De retour dans les étages du CHSF, Aurélia Scoazec Koch et Sarah Perret rejoignent le service d’hépato-gastro-entérologie, qui a sollicité l’EMASP pour une aide à l’orientation de deux patients. La démarche est identique : elles se rendent d’abord vers l’infirmière du service pour en apprendre davantage sur les patients. Le premier est atteint d’un cancer du foie. « Il était stable la semaine dernière, et hier je l’ai retrouvé installé sur un matelas anti-escarre, leur partage-t-elle, inquiète. Il a reçu un bolus de morphine mais sa respiration ventrale m’embête. » Dans une autre chambre, une seconde patiente, également atteinte d’un cancer du foie, n’a pas été suivie pour sa maladie désormais à un stade avancé. « Elle a beaucoup pleuré hier, informe l’infirmière. Sa situation familiale est compliquée car elle a perdu son mari et un fils. Elle a un autre fils avec lequel les rapports sont difficiles. Elle est épuisée psychologiquement. » Le premier patient est en train de dormir. Les deux infirmières l’observent, écoutent sa respiration. « Il fait de nombreuses pauses, ce qui peut être évocateur d’une fin de vie », fait savoir Sarah Perret. Une orientation en Unité de soins palliatifs (USP) semble adaptée, mais le patient est-il transportable ? Elles se rendent ensuite dans la chambre de la patiente, qui leur accorde d’abord un regard surpris, avant de sourire. Elle leur confie aller mieux depuis aujourd’hui et ne pas ressentir de douleurs, mais elle rencontre des difficultés pour dormir. Les deux infirmières la questionnent sur son mode de vie, sur les aides dont elle dispose à domicile, sur ses rapports avec sa famille. « Aujourd’hui, je n’ai plus de traitement parce qu’il me provoquait des problèmes de transit, et cela me fait peur », reconnaît-elle les larmes aux yeux. Les deux infirmières évoquent la suite de la prise en charge. Le médecin lui a déjà parlé d’une maison de repos dans une commune voisine. « Je ne veux pas rester toute seule chez moi donc cette solution me convient et me rassure. »

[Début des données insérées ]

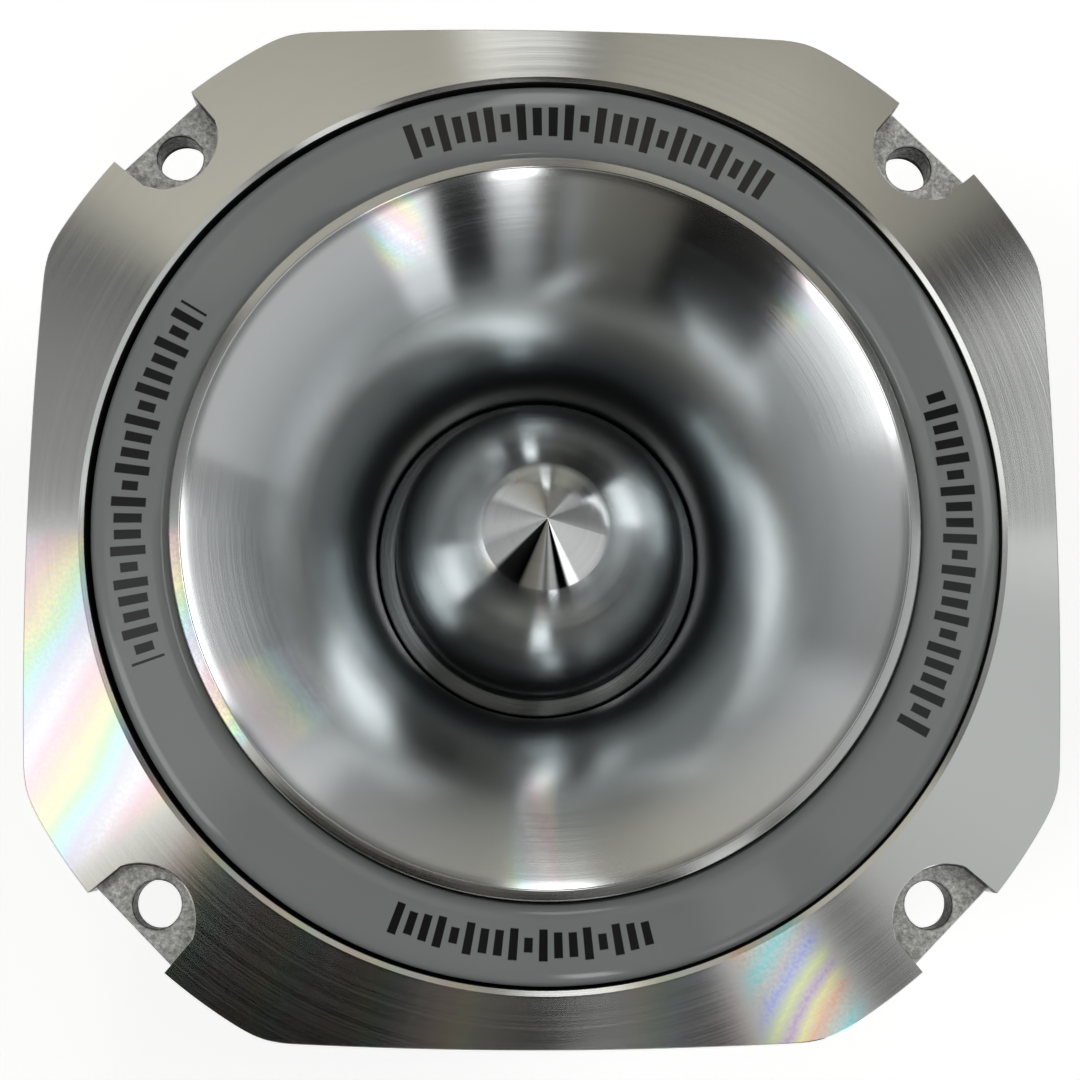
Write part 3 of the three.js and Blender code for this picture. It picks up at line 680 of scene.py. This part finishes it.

À l’issue des deux prises en charge, les infirmières retrouvent l’interne du service, pour lui faire part de leurs observations et recommandations, le médecin référent du service restant le prescripteur. « Nous allons rédiger les transmissions dans le dossier », l’informent-elles avant de retourner à leur bureau.
Une expertise reconnue
Les échanges avec leurs collègues des autres services impliquent, pour les membres de l’EMASP, notamment les infirmiers dont le rôle est généralement prescrit, d’adopter une certaine posture. D’autant plus que « nous proposons des adaptations de prises en charge », rappelle Aurélia Scoazec Koch. « Aujourd’hui, il faudrait que nous parvenions à faire reconnaître officiellement cette expertise notamment avec des protocoles de coopération », estime Claire Marandin, cadre de pôle Santé publique et Soins de suite.
Outre les conseils aux professionnels, l’expertise de l’EMASP se manifeste à travers son activité de formation dispensée par l’ensemble de ses membres. Ils interviennent à l’Institut de formations paramédicales (IFPM) pour échanger sur les soins palliatifs. Ils proposent également deux jours de formation, deux fois par an, à l’ensemble des professionnels de l’hôpital ou encore des formations flash d’une heure environ, à la demande des services.
L’expertise hospitalière, qui s’acquiert avec la pratique, est le minimum requis lors du recrutement. L’appétence et l’intérêt de l’infirmier pour l’activité est également passée au crible, de même qu’il doit s’engager à suivre le Diplôme universitaire Soins palliatifs dans l’année qui suit son recrutement. « L’intégration d’un nouveau membre repose sur une réflexion d’équipe avec une étude de son CV, une rencontre avec le postulant et une journée en immersion, indique le Dr Boulesteix. Il faut avoir conscience que nous prenons en charge des situations graves, complexes, et il faut pouvoir y faire face. » Un temps de supervision avec une psychologue est d’ailleurs proposé à l’équipe une fois par mois, celui-ci faisant partie intégrante du travail en soins palliatifs.